━━━━━ SUPPLIED INFORMATION ━━━━━

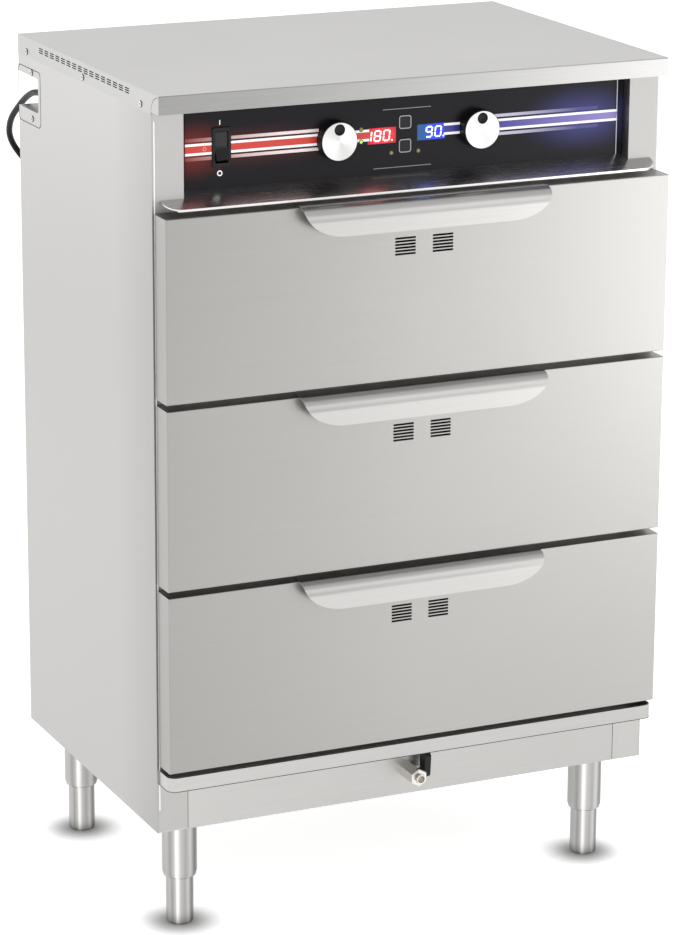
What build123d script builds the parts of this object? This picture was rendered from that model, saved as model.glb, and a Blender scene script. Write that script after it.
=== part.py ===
"""Heated holding cabinet with three drawers, on four adjustable legs.

Millimetres, +Z up, +X to the right seen from the front, the drawers open towards -Y.
The origin is on the floor, under the middle of the cabinet with its drawer handles.
"""
import os
from math import atan2, cos, degrees, hypot, pi, radians, sin, tan

from build123d import *

# ---------------------------------------------------------------- driving dimensions
body_width = 736.0
body_depth = 495.0
body_height = 1004.0           # from the base to the top of the cover
leg_height = 158.0             # from the floor to the base
sheet = 1.5                    # outer sheet steel
thin_sheet = 1.2               # inner sheet steel
fit = 0.3                      # gap between pieces that lie side by side
running_clearance = 0.05       # radial, of a shaft in its bore

cover_overhang = 25.0          # how far the cover stands out over the control panel
cover_lip_height = 24.5
cover_flange_height = 27.0
cover_lip_return = 10.0
cover_seam = 0.8                 # slit between the side flange and the folded end of the lip
vent_column_count = 16
vent_row_count = 3
vent_column_pitch = 21.3
vent_row_pitch = 2.9
vent_length = 15.0
vent_height = 1.5
vent_drop = 10.0               # from the top of the cover to the middle row
vent_middle_depth = 243.0      # from the front face to the middle column

post_width = 42.5
post_return = 20.0
panel_return = 18.0            # inward flanges of the side panels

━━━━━

— DO THIS —
Return every line exactly.

— RESULT OF THIS TASK —
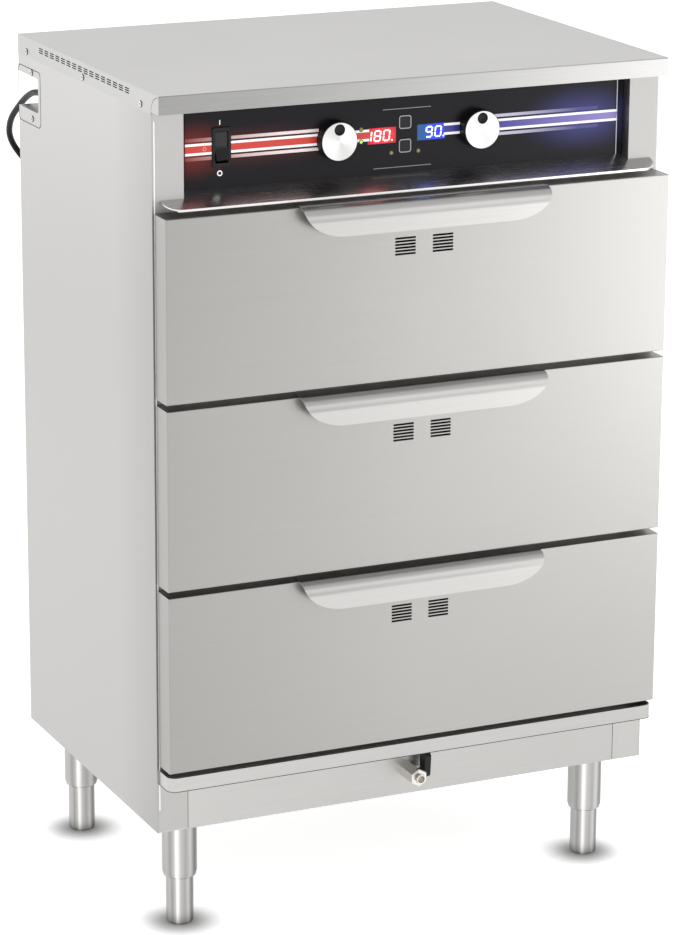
What build123d script builds the parts of this object? This picture was rendered from that model, saved as model.glb, and a Blender scene script. Write that script after it.
=== part.py ===
"""Heated holding cabinet with three drawers, on four adjustable legs.

Millimetres, +Z up, +X to the right seen from the front, the drawers open towards -Y.
The origin is on the floor, under the middle of the cabinet with its drawer handles.
"""
import os
from math import atan2, cos, degrees, hypot, pi, radians, sin, tan

from build123d import *

# ---------------------------------------------------------------- driving dimensions
body_width = 736.0
body_depth = 495.0
body_height = 1004.0           # from the base to the top of the cover
leg_height = 158.0             # from the floor to the base
sheet = 1.5                    # outer sheet steel
thin_sheet = 1.2               # inner sheet steel
fit = 0.3                      # gap between pieces that lie side by side
running_clearance = 0.05       # radial, of a shaft in its bore

cover_overhang = 25.0          # how far the cover stands out over the control panel
cover_lip_height = 24.5
cover_flange_height = 27.0
cover_lip_return = 10.0
cover_seam = 0.8                 # slit between the side flange and the folded end of the lip
vent_column_count = 16
vent_row_count = 3
vent_column_pitch = 21.3
vent_row_pitch = 2.9
vent_length = 15.0
vent_height = 1.5
vent_drop = 10.0               # from the top of the cover to the middle row
vent_middle_depth = 243.0      # from the front face to the middle column

post_width = 42.5
post_return = 20.0
panel_return = 18.0            # inward flanges of the side panels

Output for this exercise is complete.